Here's is Michael Abrash's better explanation:

>“But wait,” you say (as I did when I realized the problem), “you can just put an LCD screen with the same resolution on the outside of the glasses, and use it to block real-world pixels however you like.” That’s a clever idea, but it doesn’t work. You can’t focus on an LCD screen an inch away (and you wouldn’t want to, anyway, since everything interesting in the real world is more than an inch away), so a pixel at that distance would show up as a translucent blob several degrees across, just as a speck of dirt on your glasses shows up as a blurry circle, not a sharp point. It’s true that you can black out an area of the real world by occluding many pixels, but that black area will have a wide, fuzzy border trailing off around its edges. That could well be useful for improving contrast in specific regions of the screen (behind HUD elements, for example), but it’s of no use when trying to stencil a virtual object into the real world so it appears to fit seamlessly.

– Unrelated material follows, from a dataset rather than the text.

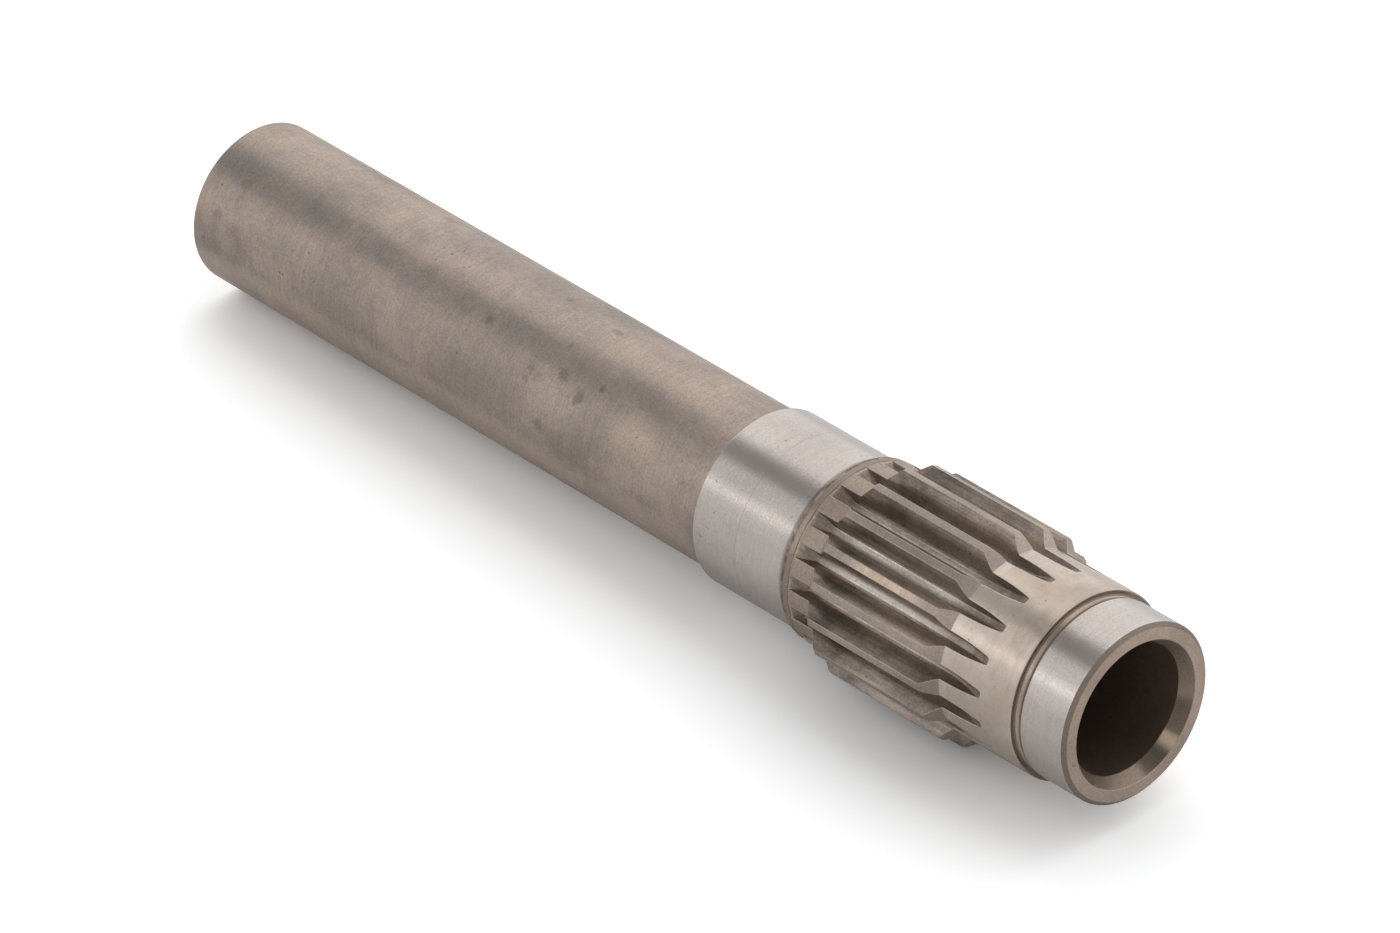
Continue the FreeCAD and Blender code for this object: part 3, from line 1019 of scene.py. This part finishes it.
@dataclass(frozen=True)
class SteelFinish:
    """One finish of the shaft's steel: its tones, its marks and its gloss."""

    name: str
    pale: Tone
    dark: Tone
    tint: Tone
    roughness: float
    roughness_spread: float
    bump: float
    line_share: float
    streak_share: float = 0.0
    tint_share: float = 0.3
    grain_contrast: float = 0.24
    stain_scale: float = 42.0
    grain_scale: float = 2600.0
    line_scale: float = 2400.0
    pit_scale: float = 420.0
    pit_share: float = 0.5
    metallic: float = 0.8
    wear_tone: Tone = (0.62, 0.55, 0.47, 1.0)
    pit_tone: Tone = (0.02, 0.017, 0.014, 1.0)
    least_wear: float = 0.15
    pit_depth: float = 1.5
    bump_distance: float = 0.00006
    bands: tuple[Band, ...] = ()
    spots: tuple[Spot, ...] = ()

    def banded(self, kit: NodeKit, base: bpy.types.NodeSocket, blotch: bpy.types.NodeSocket
               ) -> bpy.types.NodeSocket:
        """Lays the finish's bands and spots over a colour and gives the result.

        Args:
            kit: where the nodes are added.
            base: the colour underneath.
            blotch: noise for patches and ragged edges.

        Returns:
            The colour with all its marks.
        """
        where = SurfacePlace(kit)
        for mark in (*self.bands, *self.spots):
            base = kit.blend(mark.mask(kit, where, blotch), base, mark.tone)
        return base

    def build(self, marks: bpy.types.NodeTree) -> bpy.types.Material:
        """Makes the material with its marks in the shared group's masks.

        Args:
            marks: the shared group of marks.

        Returns:
            The finished material.
        """
        made = bpy.data.materials.new(self.name)
        made.use_nodes = True
        tree = made.node_tree
        tree.nodes.clear()
        kit = NodeKit(tree)
        group = kit.node("ShaderNodeGroup", node_tree=marks)
        for socket, value in (("Stain Scale", self.stain_scale), ("Grain Scale", self.grain_scale),
                              ("Line Scale", self.line_scale), ("Pit Scale", self.pit_scale)):
            group.inputs[socket].default_value = value
        mask = group.outputs
        base = kit.blend(kit.ramp(mask["Stain"], *STAIN_RANGE), self.dark, self.pale)
        tinted = kit.math("MULTIPLY", kit.ramp(mask["Blotch"], *BLOTCH_RANGE), self.tint_share)
        base = self.banded(kit, kit.blend(tinted, base, self.tint), mask["Blotch"])
        fine = kit.blend(self.line_share, mask["Grain"], mask["Lines"])
        fine = kit.blend(self.streak_share, fine, mask["Streaks"])
        value = kit.math("ADD", 1.0 - self.grain_contrast,
                         kit.math("MULTIPLY", fine, 2 * self.grain_contrast))
        shade = kit.node("ShaderNodeHueSaturation", in_Color=base, in_Value=value)
        pits = kit.math("MULTIPLY", mask["Pits"], self.pit_share)
        pitted = kit.blend(pits, shade.outputs[0], self.pit_tone)
        wear = kit.node("ShaderNodeAttribute", attribute_name="edge_wear").outputs["Fac"]
        speckled = kit.math("MULTIPLY", wear, kit.math("ADD", self.least_wear, mask["Grain"]))
        worn = kit.blend(speckled, pitted, self.wear_tone)
        rough = kit.math("ADD", self.roughness - self.roughness_spread / 2,
                         kit.math("MULTIPLY", kit.math("SUBTRACT", 1.0, fine), self.roughness_spread))
        height = kit.math("SUBTRACT", fine, kit.math("MULTIPLY", mask["Pits"], self.pit_depth))
        bump = kit.node("ShaderNodeBump", in_Strength=self.bump, in_Distance=self.bump_distance,
                        in_Height=height)
        shader = kit.node("ShaderNodeBsdfPrincipled", in_Metallic=self.metallic, in_Base_Color=worn,
                          in_Roughness=rough, in_Normal=bump.outputs["Normal"])
        out = kit.node("ShaderNodeOutputMaterial")
        tree.links.new(shader.outputs[0], out.inputs["Surface"])
        return made


# Tones that several marks share
BLUE_STAIN = colour(128, 124, 124)
TAN_STAIN = colour(204, 184, 166)
SPOT_DARK = colour(92, 86, 84)
SPOT_MID = colour(96, 90, 88)
SPOT_WARM = colour(96, 88, 84)
SEAT_NICK = colour(110, 100, 94)
MOUTH_NICK = colour(60, 52, 46)
GROOVE_SHADE = colour(84, 72, 63)

# Radii of the toothed section and of both end faces
TOOTH_TIPS = (29.2, OUTSIDE)
SPACE_FLOOR = (0.0, 24.1)
SPACE_SIDES = (24.3, OUTSIDE)
TAIL_SIDES = (24.2, OUTSIDE)
FACE_EDGE = (23.82, OUTSIDE)
MOUTH_CONE = (0.0, 20.45)
INSIDE_CONE = (0.0, 20.4)

# Reflections in the front mouth: tone, share, patchiness, and the sector's middle and half width
MOUTH_REFLECTIONS = (
    (colour(88, 79, 72), 0.75, 0.0, (120.0, 13.0)),
    (colour(214, 190, 164), 0.75, 0.0, (141.0, 3.0)),
    (colour(84, 75, 68), 0.75, 0.0, (158.0, 11.0)),
    (colour(176, 154, 134), 0.5, 0.5, (188.0, 14.0)),
)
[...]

http://blogs.valvesoftware.com/abrash/why-you-wont-see-hard-...



What about Near-Eye Light Field Displays[1][2]? From what I've seen those look to have promise in solving some focus problems and some of the problems with how cumbersome most VR/AR displays are. As a bonus, they can correct for prescriptions.

1: https://www.youtube.com/watch?v=uwCwtBxZM7g

2: https://www.youtube.com/watch?v=8hLzESOf8SE


That makes sense. Thank you for the explanation.


The answer is a higher resolution screen plus some clever adaptive optics and software. The problem is that even 8k screens do not come close to required resolution... And you also want fast refresh rate.